● Exercise instructions
Tally the lines that hold the string "lifts", and reply with the count alone.

[START OF Supplied records]

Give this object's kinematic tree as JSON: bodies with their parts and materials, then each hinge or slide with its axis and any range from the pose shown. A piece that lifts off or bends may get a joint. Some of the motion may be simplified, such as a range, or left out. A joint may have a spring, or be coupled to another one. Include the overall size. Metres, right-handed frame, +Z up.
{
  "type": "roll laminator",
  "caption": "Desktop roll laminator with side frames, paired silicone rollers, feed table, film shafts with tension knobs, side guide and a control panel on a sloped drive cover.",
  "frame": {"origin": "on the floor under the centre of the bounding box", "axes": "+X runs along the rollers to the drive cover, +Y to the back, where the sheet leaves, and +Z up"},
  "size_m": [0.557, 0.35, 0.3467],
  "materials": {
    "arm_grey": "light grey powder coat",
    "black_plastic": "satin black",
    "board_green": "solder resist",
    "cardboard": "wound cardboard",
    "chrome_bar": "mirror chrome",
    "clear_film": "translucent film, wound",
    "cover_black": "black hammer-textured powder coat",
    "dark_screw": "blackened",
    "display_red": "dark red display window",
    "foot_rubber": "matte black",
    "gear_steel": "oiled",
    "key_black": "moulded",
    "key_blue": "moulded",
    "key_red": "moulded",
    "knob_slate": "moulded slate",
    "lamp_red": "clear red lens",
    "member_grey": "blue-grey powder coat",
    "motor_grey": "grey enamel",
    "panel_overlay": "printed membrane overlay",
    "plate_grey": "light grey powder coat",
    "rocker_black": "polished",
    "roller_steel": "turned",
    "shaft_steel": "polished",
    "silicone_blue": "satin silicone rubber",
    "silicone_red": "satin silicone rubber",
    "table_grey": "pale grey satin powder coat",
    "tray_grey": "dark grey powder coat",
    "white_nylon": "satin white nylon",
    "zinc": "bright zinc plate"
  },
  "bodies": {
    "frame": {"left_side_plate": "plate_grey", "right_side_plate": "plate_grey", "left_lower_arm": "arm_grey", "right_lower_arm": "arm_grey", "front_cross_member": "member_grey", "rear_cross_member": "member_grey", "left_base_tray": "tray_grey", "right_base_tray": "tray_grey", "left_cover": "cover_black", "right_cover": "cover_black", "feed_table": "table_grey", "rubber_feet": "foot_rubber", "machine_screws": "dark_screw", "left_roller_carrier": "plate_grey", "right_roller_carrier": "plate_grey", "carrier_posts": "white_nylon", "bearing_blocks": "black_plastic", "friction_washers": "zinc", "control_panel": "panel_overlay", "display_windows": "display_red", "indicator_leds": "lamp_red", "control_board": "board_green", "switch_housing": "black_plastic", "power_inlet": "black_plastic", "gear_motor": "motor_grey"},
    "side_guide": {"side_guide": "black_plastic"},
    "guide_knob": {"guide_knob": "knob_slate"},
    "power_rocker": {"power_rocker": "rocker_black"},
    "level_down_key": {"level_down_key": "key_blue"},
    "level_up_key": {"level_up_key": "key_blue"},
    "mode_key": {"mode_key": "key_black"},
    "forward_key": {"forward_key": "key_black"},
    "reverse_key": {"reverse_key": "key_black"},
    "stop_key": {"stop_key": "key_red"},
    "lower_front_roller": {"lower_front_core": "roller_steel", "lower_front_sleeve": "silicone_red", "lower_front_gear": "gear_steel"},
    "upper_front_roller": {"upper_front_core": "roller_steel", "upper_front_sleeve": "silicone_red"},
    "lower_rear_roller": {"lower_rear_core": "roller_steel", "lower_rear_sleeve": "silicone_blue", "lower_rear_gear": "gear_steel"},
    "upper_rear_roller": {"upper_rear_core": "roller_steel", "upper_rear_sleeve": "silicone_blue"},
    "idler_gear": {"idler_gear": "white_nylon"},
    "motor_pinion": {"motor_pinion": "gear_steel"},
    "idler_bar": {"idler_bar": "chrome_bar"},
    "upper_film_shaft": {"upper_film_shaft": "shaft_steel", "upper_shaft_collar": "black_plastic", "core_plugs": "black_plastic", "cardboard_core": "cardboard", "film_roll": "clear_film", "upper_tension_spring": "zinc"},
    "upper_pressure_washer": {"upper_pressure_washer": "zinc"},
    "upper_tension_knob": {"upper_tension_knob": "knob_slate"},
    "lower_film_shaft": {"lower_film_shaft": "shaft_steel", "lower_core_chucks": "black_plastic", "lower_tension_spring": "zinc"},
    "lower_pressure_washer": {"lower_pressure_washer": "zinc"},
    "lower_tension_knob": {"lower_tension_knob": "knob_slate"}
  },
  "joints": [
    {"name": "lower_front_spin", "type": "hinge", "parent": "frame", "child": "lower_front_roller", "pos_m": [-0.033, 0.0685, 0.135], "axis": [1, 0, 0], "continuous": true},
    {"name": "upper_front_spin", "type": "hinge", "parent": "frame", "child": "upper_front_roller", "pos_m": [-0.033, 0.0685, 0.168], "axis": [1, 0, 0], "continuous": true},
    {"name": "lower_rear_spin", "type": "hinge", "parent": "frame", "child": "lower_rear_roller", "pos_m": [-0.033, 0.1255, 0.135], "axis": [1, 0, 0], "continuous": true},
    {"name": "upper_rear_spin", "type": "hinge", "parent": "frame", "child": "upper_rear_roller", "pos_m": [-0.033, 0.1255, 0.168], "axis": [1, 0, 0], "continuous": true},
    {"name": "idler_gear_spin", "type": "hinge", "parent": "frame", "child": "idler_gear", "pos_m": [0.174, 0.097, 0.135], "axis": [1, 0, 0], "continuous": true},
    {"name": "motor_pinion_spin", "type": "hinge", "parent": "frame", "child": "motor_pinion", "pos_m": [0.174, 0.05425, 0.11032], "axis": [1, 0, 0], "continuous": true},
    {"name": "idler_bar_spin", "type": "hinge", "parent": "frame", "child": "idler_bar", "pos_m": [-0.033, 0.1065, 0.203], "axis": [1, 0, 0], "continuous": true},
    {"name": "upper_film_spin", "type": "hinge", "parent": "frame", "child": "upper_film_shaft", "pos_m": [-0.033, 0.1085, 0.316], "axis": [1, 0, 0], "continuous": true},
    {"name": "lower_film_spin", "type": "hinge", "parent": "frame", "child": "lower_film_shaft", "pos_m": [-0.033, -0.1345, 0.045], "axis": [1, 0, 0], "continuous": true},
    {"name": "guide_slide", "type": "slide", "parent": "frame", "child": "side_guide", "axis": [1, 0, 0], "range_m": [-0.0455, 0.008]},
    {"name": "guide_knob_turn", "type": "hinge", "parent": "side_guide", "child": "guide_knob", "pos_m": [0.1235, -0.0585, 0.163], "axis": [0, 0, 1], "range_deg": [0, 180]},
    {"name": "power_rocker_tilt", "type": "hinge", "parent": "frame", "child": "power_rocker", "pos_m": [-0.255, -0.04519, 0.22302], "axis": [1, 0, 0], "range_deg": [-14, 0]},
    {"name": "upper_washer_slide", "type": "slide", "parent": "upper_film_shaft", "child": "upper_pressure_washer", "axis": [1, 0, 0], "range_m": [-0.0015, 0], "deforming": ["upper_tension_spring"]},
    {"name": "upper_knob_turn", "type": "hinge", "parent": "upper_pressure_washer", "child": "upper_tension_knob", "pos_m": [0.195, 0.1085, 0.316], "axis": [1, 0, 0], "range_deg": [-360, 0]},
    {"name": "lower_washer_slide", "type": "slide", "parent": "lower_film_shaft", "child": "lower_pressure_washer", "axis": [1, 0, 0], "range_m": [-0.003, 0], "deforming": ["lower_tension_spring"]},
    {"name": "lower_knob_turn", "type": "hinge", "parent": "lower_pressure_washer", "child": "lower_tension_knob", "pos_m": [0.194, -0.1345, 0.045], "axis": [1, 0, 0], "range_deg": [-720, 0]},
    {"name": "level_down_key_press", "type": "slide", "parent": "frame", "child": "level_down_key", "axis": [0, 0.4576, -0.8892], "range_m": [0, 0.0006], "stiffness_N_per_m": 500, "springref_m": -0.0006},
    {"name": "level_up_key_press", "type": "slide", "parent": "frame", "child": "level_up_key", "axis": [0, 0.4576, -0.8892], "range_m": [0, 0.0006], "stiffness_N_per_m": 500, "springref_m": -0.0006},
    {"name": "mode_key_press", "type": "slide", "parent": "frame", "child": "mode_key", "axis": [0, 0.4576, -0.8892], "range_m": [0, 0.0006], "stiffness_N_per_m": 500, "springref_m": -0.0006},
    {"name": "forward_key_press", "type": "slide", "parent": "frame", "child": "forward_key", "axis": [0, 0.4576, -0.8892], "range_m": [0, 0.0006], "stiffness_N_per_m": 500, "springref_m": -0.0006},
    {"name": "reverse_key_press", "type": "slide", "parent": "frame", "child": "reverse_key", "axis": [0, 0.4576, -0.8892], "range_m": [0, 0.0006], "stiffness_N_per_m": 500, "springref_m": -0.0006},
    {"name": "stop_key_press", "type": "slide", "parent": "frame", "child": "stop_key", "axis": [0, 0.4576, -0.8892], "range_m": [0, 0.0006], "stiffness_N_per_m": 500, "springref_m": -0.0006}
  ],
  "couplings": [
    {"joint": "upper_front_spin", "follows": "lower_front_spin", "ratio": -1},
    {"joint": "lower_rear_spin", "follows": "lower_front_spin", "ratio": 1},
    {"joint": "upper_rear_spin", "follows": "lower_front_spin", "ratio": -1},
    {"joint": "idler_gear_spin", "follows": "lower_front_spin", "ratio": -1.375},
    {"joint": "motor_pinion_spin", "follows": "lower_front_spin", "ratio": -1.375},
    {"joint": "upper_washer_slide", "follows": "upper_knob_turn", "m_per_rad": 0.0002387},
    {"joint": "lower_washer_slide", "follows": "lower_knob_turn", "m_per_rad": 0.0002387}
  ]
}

[END OF Supplied records]
[START OF Supplied records]

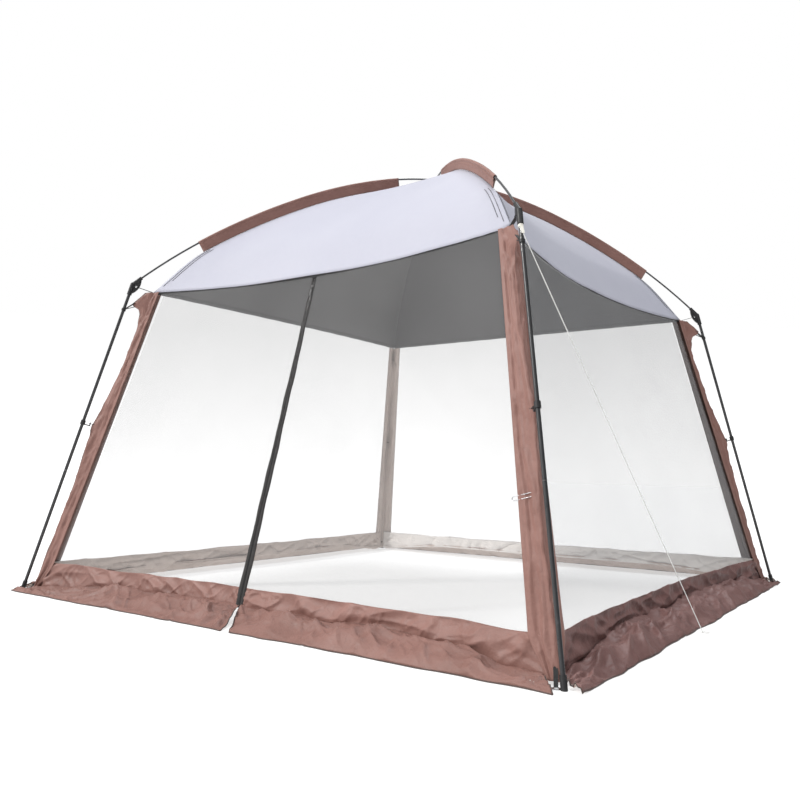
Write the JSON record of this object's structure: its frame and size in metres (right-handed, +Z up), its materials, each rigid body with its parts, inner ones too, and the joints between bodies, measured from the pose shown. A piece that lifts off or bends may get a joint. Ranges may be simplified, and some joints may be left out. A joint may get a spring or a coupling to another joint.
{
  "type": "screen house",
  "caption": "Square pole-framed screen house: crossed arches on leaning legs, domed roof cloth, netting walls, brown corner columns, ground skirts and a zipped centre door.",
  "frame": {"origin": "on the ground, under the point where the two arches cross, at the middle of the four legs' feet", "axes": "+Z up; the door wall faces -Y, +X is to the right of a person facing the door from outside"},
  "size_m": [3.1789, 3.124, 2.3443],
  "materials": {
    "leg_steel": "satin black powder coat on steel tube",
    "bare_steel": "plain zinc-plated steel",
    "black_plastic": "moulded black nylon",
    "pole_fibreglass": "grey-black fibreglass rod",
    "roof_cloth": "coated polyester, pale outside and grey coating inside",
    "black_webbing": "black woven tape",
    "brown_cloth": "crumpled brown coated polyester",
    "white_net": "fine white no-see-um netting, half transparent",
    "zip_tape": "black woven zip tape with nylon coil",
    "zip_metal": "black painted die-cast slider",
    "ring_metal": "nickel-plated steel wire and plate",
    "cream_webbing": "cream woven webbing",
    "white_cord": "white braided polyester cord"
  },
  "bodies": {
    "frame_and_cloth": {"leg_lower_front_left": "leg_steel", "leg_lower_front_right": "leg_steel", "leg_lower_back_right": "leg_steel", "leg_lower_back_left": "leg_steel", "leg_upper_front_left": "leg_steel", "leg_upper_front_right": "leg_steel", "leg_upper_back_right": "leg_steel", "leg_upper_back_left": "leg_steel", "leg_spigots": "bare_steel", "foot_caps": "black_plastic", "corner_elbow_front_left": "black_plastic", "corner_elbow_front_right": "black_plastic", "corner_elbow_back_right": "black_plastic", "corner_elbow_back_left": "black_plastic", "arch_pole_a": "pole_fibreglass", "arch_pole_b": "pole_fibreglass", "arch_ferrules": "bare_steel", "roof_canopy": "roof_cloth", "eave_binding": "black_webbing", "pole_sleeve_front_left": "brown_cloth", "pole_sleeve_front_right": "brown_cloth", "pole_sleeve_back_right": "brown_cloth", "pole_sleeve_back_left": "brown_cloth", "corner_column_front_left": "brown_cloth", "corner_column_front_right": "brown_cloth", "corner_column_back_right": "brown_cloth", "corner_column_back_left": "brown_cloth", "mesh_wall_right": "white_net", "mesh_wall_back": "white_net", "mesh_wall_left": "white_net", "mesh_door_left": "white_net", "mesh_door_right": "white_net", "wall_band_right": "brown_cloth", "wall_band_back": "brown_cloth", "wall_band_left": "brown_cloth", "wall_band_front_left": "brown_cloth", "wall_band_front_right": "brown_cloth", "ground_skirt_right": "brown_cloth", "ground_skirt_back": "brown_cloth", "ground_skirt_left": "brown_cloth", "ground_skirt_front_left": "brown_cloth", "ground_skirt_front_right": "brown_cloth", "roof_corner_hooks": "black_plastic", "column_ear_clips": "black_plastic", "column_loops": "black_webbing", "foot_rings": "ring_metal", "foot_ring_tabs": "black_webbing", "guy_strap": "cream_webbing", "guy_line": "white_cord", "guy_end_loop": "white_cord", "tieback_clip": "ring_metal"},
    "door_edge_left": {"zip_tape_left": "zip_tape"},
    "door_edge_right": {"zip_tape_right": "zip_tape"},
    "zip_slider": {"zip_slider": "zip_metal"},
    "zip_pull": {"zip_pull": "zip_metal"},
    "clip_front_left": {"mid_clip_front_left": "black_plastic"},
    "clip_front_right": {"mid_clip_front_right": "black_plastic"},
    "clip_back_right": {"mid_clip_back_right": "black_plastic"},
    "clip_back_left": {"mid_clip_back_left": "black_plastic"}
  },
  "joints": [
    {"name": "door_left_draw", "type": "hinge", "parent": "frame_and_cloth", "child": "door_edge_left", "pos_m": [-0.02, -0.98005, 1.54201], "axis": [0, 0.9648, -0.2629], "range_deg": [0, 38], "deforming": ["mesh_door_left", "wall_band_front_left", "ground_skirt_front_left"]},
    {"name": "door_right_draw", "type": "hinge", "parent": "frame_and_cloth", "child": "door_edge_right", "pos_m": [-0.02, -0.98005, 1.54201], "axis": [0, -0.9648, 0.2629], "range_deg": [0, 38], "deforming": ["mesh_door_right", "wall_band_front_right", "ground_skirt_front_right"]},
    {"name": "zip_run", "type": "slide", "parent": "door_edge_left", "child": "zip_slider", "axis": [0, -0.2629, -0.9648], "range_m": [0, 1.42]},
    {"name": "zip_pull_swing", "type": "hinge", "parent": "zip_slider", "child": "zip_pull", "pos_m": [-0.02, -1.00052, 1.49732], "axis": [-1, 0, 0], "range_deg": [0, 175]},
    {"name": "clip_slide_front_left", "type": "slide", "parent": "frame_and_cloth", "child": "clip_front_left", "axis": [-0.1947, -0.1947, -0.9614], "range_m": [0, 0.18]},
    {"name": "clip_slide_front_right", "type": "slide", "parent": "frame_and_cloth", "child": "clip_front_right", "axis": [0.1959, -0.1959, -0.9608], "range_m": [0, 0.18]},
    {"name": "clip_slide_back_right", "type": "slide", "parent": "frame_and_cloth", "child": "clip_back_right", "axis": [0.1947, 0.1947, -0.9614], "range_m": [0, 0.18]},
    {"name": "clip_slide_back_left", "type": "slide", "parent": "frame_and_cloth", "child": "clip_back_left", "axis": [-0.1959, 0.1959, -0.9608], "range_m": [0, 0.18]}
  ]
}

[END OF Supplied records]
[START OF Supplied records]

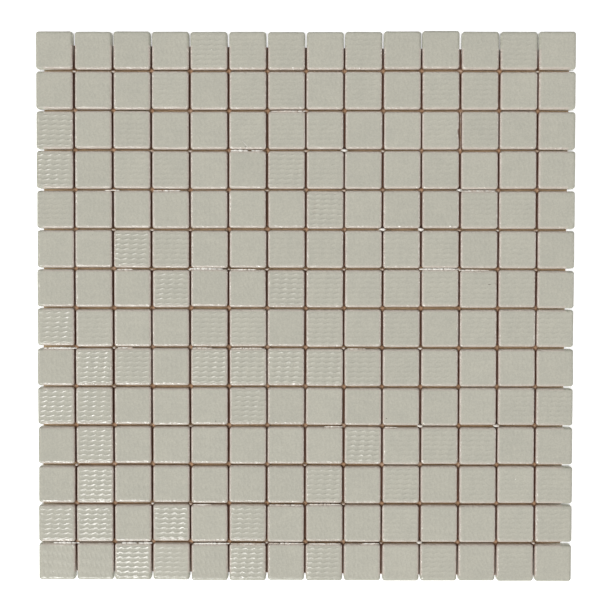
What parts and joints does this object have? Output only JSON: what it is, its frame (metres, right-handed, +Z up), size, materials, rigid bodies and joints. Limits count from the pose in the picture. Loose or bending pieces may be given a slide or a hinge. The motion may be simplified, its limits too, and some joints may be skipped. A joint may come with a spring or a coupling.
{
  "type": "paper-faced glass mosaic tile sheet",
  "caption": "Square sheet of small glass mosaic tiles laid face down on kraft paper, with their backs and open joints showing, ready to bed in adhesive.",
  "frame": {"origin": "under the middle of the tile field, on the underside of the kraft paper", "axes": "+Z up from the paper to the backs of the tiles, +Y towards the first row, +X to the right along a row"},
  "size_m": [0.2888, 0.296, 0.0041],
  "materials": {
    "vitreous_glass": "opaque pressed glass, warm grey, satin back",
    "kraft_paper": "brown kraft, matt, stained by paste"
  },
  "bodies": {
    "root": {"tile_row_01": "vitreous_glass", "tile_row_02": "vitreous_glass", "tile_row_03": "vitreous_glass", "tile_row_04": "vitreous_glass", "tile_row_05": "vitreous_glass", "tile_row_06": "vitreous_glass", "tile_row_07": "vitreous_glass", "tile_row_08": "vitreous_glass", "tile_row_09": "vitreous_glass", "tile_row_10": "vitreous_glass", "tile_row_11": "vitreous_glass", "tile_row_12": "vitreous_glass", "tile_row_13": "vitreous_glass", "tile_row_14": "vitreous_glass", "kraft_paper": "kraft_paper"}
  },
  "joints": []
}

[END OF Supplied records]

● Finished answer
2